### Data items
.....

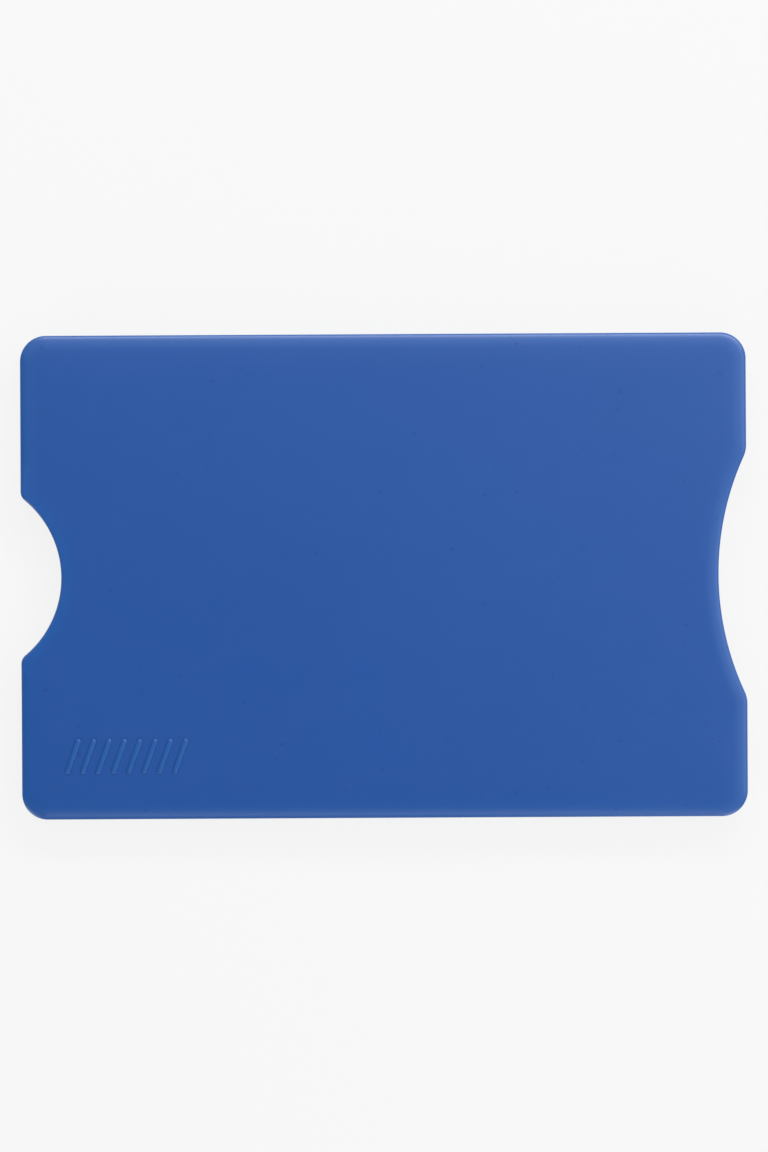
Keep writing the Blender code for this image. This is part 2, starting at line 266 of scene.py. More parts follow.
def arc(centre: Vector, radius: float, start: float, stop: float, steps: int,
        rounding: EdgeRound = NO_ROUND, hollow: bool = False) -> list[EdgePoint]:
    """Gives points along an arc.

    Args:
        centre: The arc's centre in the XY plane.
        radius: Its radius.
        start: The first point's angle.
        stop: The last point's angle.
        steps: How many steps lie between them.
        rounding: The rounding of the edge along it.
        hollow: Whether the panel lies outside the circle.

    Returns:
        One point more than there are steps.
    """
    points = []
    for step in range(steps + 1):
        angle = start + (stop - start) * step / steps
        spoke = Vector((math.cos(angle), math.sin(angle)))
        points.append(EdgePoint(centre + spoke * radius, -spoke if hollow else spoke, rounding))
    return points


def circle(x: float, y: float, radius: float, steps: int) -> list[EdgePoint]:
    """Gives the points of a whole circle round a place."""
    return arc(Vector((x, y)), radius, 0, FULL_TURN, steps)[:-1]


def quarter_turn(steps: int) -> list[tuple[float, float]]:
    """Gives (1 - cos, 1 - sin) at each step of a quarter turn, the inset and the drop of a unit rounding."""
    angles = [QUARTER_TURN * step / steps for step in range(steps + 1)]
    return [(1 - math.cos(angle), 1 - math.sin(angle)) for angle in angles]


@dataclass(frozen=True)
class HolderSizes:
    """The sizes that the layers share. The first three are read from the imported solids."""

    length: float
    half_width: float
    parting_level: float
    end_wall: float = 1.8 * MM
    rim_width: float = 2.71 * MM
    corner: float = 3.2 * MM
    slot_half_height: float = 0.65 * MM
    recess_depth: float = 0.25 * MM
    card_corner: float = 3.18 * MM
    side_clearance: float = 0.3 * MM
    ledge_width: float = 2 * MM
    notch_lip: float = 1.5 * MM
    mouth_lip: float = 3 * MM
    recess_corner: float = 2 * MM
    overrun: float = 0.3 * MM
    edge: EdgeRound = EdgeRound(2 * MM, 0.5 * MM)
    thumb: Notch = Notch(12.5 * MM, 5 * MM, 1.4 * MM, EdgeRound(0.35 * MM, 0.35 * MM))
    mouth: Notch = Notch(35 * MM, 3.5 * MM, 3.5 * MM, EdgeRound(1.8 * MM, 0.45 * MM), steps=48)
    crown: float = 0.12 * MM
    crown_run: float = 6 * MM
    recess_steps: int = 10
    bay_steps: int = 14

    @classmethod
    def from_solids(cls) -> "HolderSizes":
        """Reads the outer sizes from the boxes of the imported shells.

        Returns:
            The sizes, with the parting plane midway between the foils.
        """
        low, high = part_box("rear_shell")
        front_low, front_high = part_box("front_shield_foil")
        rear_low, rear_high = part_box("rear_shield_foil")
        parting_level = (front_low.z + front_high.z + rear_low.z + rear_high.z) / 4
        return cls(high.x - low.x, high.y, parting_level)

    @property
    def closed_end(self) -> float:
        """Where the closed end lies along X."""
        return -self.length / 2

    @property
    def mouth_end(self) -> float:
        """Where the mouth's corners lie along X."""
        return self.length / 2

    @property
    def bay_half_width(self) -> float:
        """From the X axis to the side wall of the card bay."""
        return self.half_width - self.rim_width

    @property
    def recess_level(self) -> float:
        """Height of the foil recess's floor in a side's own frame."""
        return self.slot_half_height + self.recess_depth

    def fall(self, x: float, y: float) -> float:
        """Gives how far the softly crowned face has fallen at a place near the straight sides.

        Args:
            x: The place along the card.
            y: The place across it.

        Returns:
            The fall, which is nothing beyond the crown's run from the sides.
        """
        ends = min(self.mouth_end - x, x - self.closed_end)
        sides = self.half_width - abs(y)
        shares = [max(1 - away / self.crown_run, 0) for away in (ends, sides)]
        return self.crown * sum(share * share for share in shares)

    def shell_panel(self) -> Panel:
        """Gives the outer outline of both shells."""
        return Panel(self.closed_end, self.mouth_end, self.half_width, self.corner,
                     self.thumb, self.mouth, self.edge)

    def recess_panel(self) -> Panel:
        """Gives the shape of the foil recess.

        Returns:
            A panel with a ledge along the walls and a lip round the notches.
        """
        setback = self.end_wall + self.ledge_width
        thumb, mouth = [
            Notch(notch.radius + self.notch_lip, notch.depth + self.notch_lip - away, self.recess_corner)
            for notch, away in ((self.thumb, setback), (self.mouth, self.mouth_lip))]
        return Panel(self.closed_end + setback, self.mouth_end - self.mouth_lip,
                     self.bay_half_width - self.ledge_width, self.recess_corner, thumb, mouth,
                     corner_steps=self.recess_steps)

    def bay_outline(self) -> list[EdgePoint]:
        """Gives the card bay seen from above.

        Returns:
            Points that leave it open past the mouth and round it like the card at the closed end.
        """
        radius = self.card_corner + self.side_clearance
        centre = Vector((self.closed_end + self.end_wall + radius, self.bay_half_width - radius))
        start = EdgePoint(Vector((self.mouth_end + self.overrun, self.bay_half_width)), Vector((0, 1)))
        half = [start] + arc(centre, radius, QUARTER_TURN, math.pi, self.bay_steps)
        return half + [point.mirrored() for point in half[::-1]]


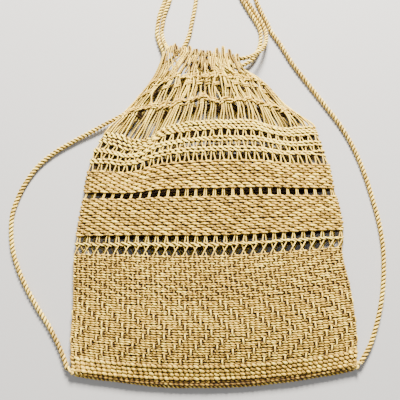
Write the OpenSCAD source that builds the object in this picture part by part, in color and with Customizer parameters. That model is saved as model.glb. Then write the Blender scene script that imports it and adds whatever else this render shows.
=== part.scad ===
// Hand-twined drawstring backpack, lying flat and empty on its back panel.
// +Z is up, +Y points from the bottom seam to the mouth, +X is to the right.
// The origin is on the resting surface, at the middle of the bag's outline.
//
// Rows are placed by their height on the centre line, "v", and places across a row
// run from u = -1 at the left fold to u = 1 at the right fold.

/* [Cloth] */
// Thickness of one layer of twined cloth
layer_t = 4; // [3:0.1:5]
// Highest point of the front layer above the resting surface
crown_top = 27; // [24:0.5:34]

/* [Openwork] */
// Number of warp groups across one face in each open row
warp_groups = 28; // [14:2:36]
// Part of an open row's width that the warps fill
warp_fill = 0.4; // [0.3:0.05:0.6]

/* [Mouth] */
// Number of hairpin loops on the front edge of the mouth
front_loops = 10; // [6:1:10]
// Number of hairpin loops on the back edge of the mouth
back_loops = 7; // [4:1:7]
// Distance between neighbouring hairpin loops
loop_pitch = 6.6; // [6:0.1:6.6]

/* [Drawcord] */
// Diameter of the twisted drawcord
cord_d = 4.6; // [4:0.1:4.8]

/* [Hidden] */

STRAW = [0.80, 0.68, 0.42];
STRAW_PALE = [0.88, 0.78, 0.53];
STRAW_DARK = [0.68, 0.55, 0.32];
CORD = [0.85, 0.74, 0.48];

// Row boundaries on the centre line, from the bottom seam to the top of the net
V_SEAM = -162.5;
V_PANEL = -158;
V_BASKET = -145;
V_CHEVRON = -90;
V_LOW_WARPS = -51;
V_MID_WEFT = -41;
V_HIGH_WARPS = -37.5;
V_MIDDLE = -30;
V_SINGLE = 5;
V_UPPER = 14;
V_OPEN_3 = 40;
V_BAR_3 = 48;
V_OPEN_2 = 53;
V_BAR_2 = 58;
V_OPEN_1 = 63;
V_BAR_1 = 69;
V_FREE = 79;
V_GATHER = 98;
V_NET = 108;
V_NET_TOP = 140;

// Left and right fold of the cloth, how far a row bends up (+) or down (-) at each fold,
// the height of the front layer, and how square the cross-section is, all by row height
LEFT_FOLD = [[-162.5, -124.5], [-145, -128], [-90, -127.5], [-51, -126.5], [-30, -125],
    [5, -120.5], [14, -119.5], [40, -117], [58, -112.5], [69, -107.5], [79, -100.5],
    [98, -80], [108, -72.5], [150, -38]];
RIGHT_FOLD = [[-162.5, 124.5], [-145, 128], [-90, 126.5], [-51, 121.5], [-41, 123],
    [5, 119.5], [14, 118], [40, 115], [58, 109.5], [69, 106.5], [79, 102.5],
    [98, 88], [108, 79.5], [150, 42]];
BEND_LEFT = [[-162.5, 13], [-158, 10.5], [-145, 10], [-90, 7], [-51, 7], [-30, 5], [5, 4.5],
    [14, 2.5], [40, -2], [58, -3], [79, -4], [98, -7], [108, -9], [150, -6]];
BEND_RIGHT = [[-162.5, 13], [-158, 10.5], [-145, 10], [-90, 9], [-51, 9], [-30, 6], [5, 3],
    [14, 2], [40, 0], [58, 0], [79, -2], [98, -10], [108, -13], [150, -6]];
CROWN = [[-162.5, 8], [-158, 8], [-145, 13], [-90, crown_top - 5], [-30, crown_top - 2],
    [40, crown_top - 1], [79, crown_top - 1], [108, crown_top], [150, crown_top - 1]];
SQUARENESS = [[79, 4], [108, 6], [150, 14]];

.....

### Problem
Print from the first line through the line that contains "sizes that the", please, including both, and leave out every line outside that stretch.

### Task result
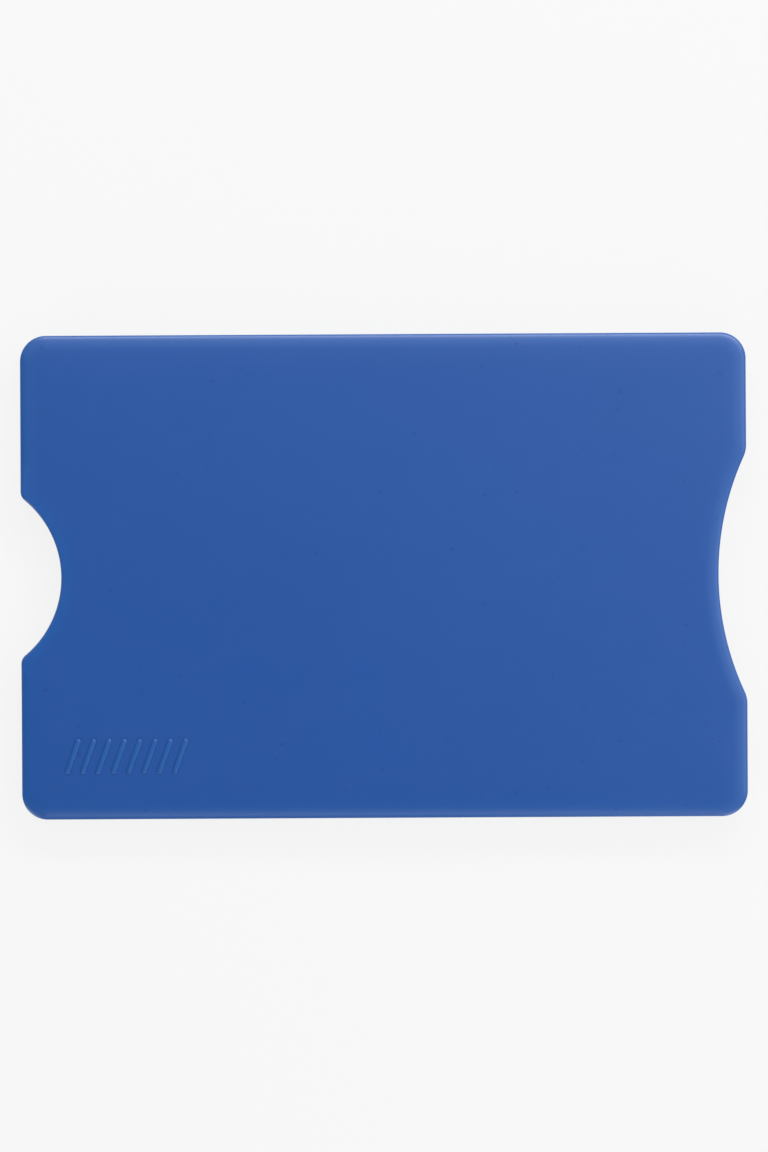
Keep writing the Blender code for this image. This is part 2, starting at line 266 of scene.py. More parts follow.
def arc(centre: Vector, radius: float, start: float, stop: float, steps: int,
        rounding: EdgeRound = NO_ROUND, hollow: bool = False) -> list[EdgePoint]:
    """Gives points along an arc.

    Args:
        centre: The arc's centre in the XY plane.
        radius: Its radius.
        start: The first point's angle.
        stop: The last point's angle.
        steps: How many steps lie between them.
        rounding: The rounding of the edge along it.
        hollow: Whether the panel lies outside the circle.

    Returns:
        One point more than there are steps.
    """
    points = []
    for step in range(steps + 1):
        angle = start + (stop - start) * step / steps
        spoke = Vector((math.cos(angle), math.sin(angle)))
        points.append(EdgePoint(centre + spoke * radius, -spoke if hollow else spoke, rounding))
    return points


def circle(x: float, y: float, radius: float, steps: int) -> list[EdgePoint]:
    """Gives the points of a whole circle round a place."""
    return arc(Vector((x, y)), radius, 0, FULL_TURN, steps)[:-1]


def quarter_turn(steps: int) -> list[tuple[float, float]]:
    """Gives (1 - cos, 1 - sin) at each step of a quarter turn, the inset and the drop of a unit rounding."""
    angles = [QUARTER_TURN * step / steps for step in range(steps + 1)]
    return [(1 - math.cos(angle), 1 - math.sin(angle)) for angle in angles]


@dataclass(frozen=True)
class HolderSizes:
    """The sizes that the layers share. The first three are read from the imported solids."""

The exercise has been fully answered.